Step 4: Imagine your own “financial legacy.”

What do you intend to leave behind—both for your own retirement and for the security of your children and grandchildren? Do you become anxious when you think about your future financial security? The group facilitator in the study led couples through a discussion of their emotions associated with thinking about their credit scores (such as fear or confidence), and the steps they might go through when they start retirement planning. You might not think of discussions about your pension as being particularly enthralling or even as having romantic connotations. However, once these ideas are out there, it should be clear that they can matter as much as your decisions about where to go on your next date night.

Step 5: Plan your budget.

From companies to governments to volunteer organisations, budgets are at the backbone of all future planning. You may be involved in budgeting decisions at work, or if not, you’re certainly affected by them. Why not bring this set of decisions into your own discussions at home? If you’ve stayed away from budget planning with your partner because the topic is too emotionally-charged, the Kansas State financial curriculum suggests it’s time to get out the pencil or spreadsheet and begin comparing revenues with expenses.
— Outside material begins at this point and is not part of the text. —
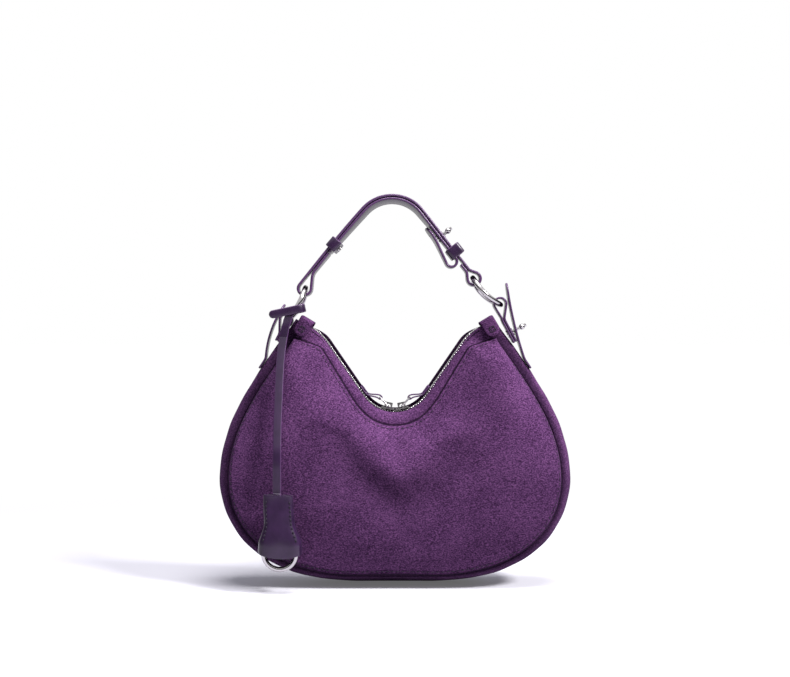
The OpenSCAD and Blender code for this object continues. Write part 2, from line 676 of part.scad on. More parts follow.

The advantage of working on a budget, the researchers maintain, is that it forces a set of behavioural decisions that the two of you need to make. Those abstract family values about money that you inherited now become translated into steps that you and your partner can agree on moving forward in your own financial lives.

The outcome measures of financial stress are ones you can also apply at home with your partner. Using a scale of 1 to 100, rate (1) How much stress do you experience because of your financial situation? and (2) How much stress does your financial situation cause your relationship?

Although the sample was a relatively small one, this investigation of the benefits of a financial curriculum provided encouraging results both immediately after and three months following the end of the training. Couples who began the study with financial stress scores of 44 on that 1 to 100 scale ended the study with scores close to 36. Their relationship stress scores decreased by a comparable amount, from 38 to 30. Measures assessing happiness with finances, happiness with communication, and happiness with household responsibilities increased over the course of the study, but had bounced back down by the three month follow-up. Still, the stress scores remained low.

With its pre-post-only design, the Britt-Letter investigation clearly did not meet the requirements of an experiment, although the three month follow-up added at least a longer-term dimension than might otherwise be found in a study of this nature. The sample size was small, and relatively homogeneous in terms of demographics (i.e. the couples all were white). Nevertheless, the novel approach represented by the curriculum is one that should provide an useful springboard for future and better-controlled studies.

To sum up, money conversations don’t have to create relationship stress. Taking these steps, one at a time, can help you and your partner build stronger bonds to get you through those difficult conversations.